These findings suggest that diet has a direct effect on neurons, independent of insulin resistance or pre-existing obesity. More alarming is the fact that this diet elevated the neurological burden that was associated with experimental brain injury, as evidenced by worse performance in learning tasks.
Brain and sugar
Diets high in refined sugars are also harmful to the brain. In addition to impairing your body’s insulin regulation, high sugar also leads to inflammation and oxidative stress.
High glycemic food, like white bread, causes a rapid release of glucose into the blood. Next comes the dip. That’s why you have a short burst of energy followed by a crash after eating a bowl of pasta, and why you feel more steady after eating a protein-rich meal.
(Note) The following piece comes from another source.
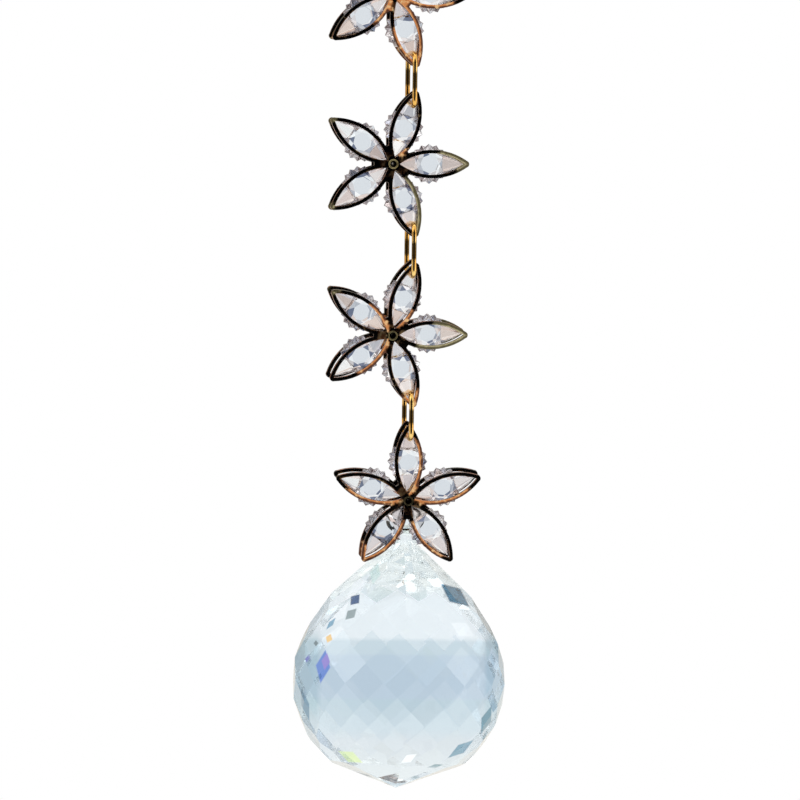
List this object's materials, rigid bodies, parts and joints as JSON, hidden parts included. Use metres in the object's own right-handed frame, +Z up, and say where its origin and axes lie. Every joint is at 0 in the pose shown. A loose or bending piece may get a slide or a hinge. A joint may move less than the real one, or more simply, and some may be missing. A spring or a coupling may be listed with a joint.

When leaders are making major decisions that affect large populations, it’s best to fuel in a way that keeps your energy levels and brain power strong all day, every day. Social decisions, such as helping, trusting, or social punishment are influenced by hormones and neurotransmitter states.
Negative effects of low-quality foods can lead to low fuel for your brain, which makes it take short cuts – aka, impulsivity in the face of complex decisions. Spending all day confronting challenging mental tasks means your brain has higher nutritional demands than the average person, and must be cared for properly.
Does diet affect poor decision making or does poor decision making affect diet?
The answer is, both. There are several factors that determine a person's body weight, like genetics, economic situation, etc. One interesting point of the study on politicians reveals that these leaders did not demonstrate typical environmental preconditions, such as coming from overweight populations (genetics), lack of education or access to information, or coming from low socioeconomic conditions.
So, leaders of Blavatskyy’s study did not fit the picture of what makes a person pu ton extra weight, which makes you wonder if shortcomings in decision-making capacity plays a role.
On top of that, poor nutritional decisions lead to fatigue, irritability, confusion, and up and down mood swings. Personality traits affected by nutrition may affect leaders’ daily lives and in turn, affect national decisions.
How to keep your own decision-making machinery strong
We all know that you have to eat. Your nutritional choices affect the most influential organ in your body – your brain. Diet, exercise and other aspects of our daily interaction with the environment have the potential to alter brain health and mental function, and you likely want to keep that in tip top shape.
You don’t have to be a head of state to need high-level decision power. You could be a manager or director at work. You could be a parent. You could be a school administrator. Healthy brain function will serve you well in all of these scenarios.
High level athletes have special nutritional needs. Working your mental muscles to exhaustion every day is no different. Give your body what it needs, and it will serve you well.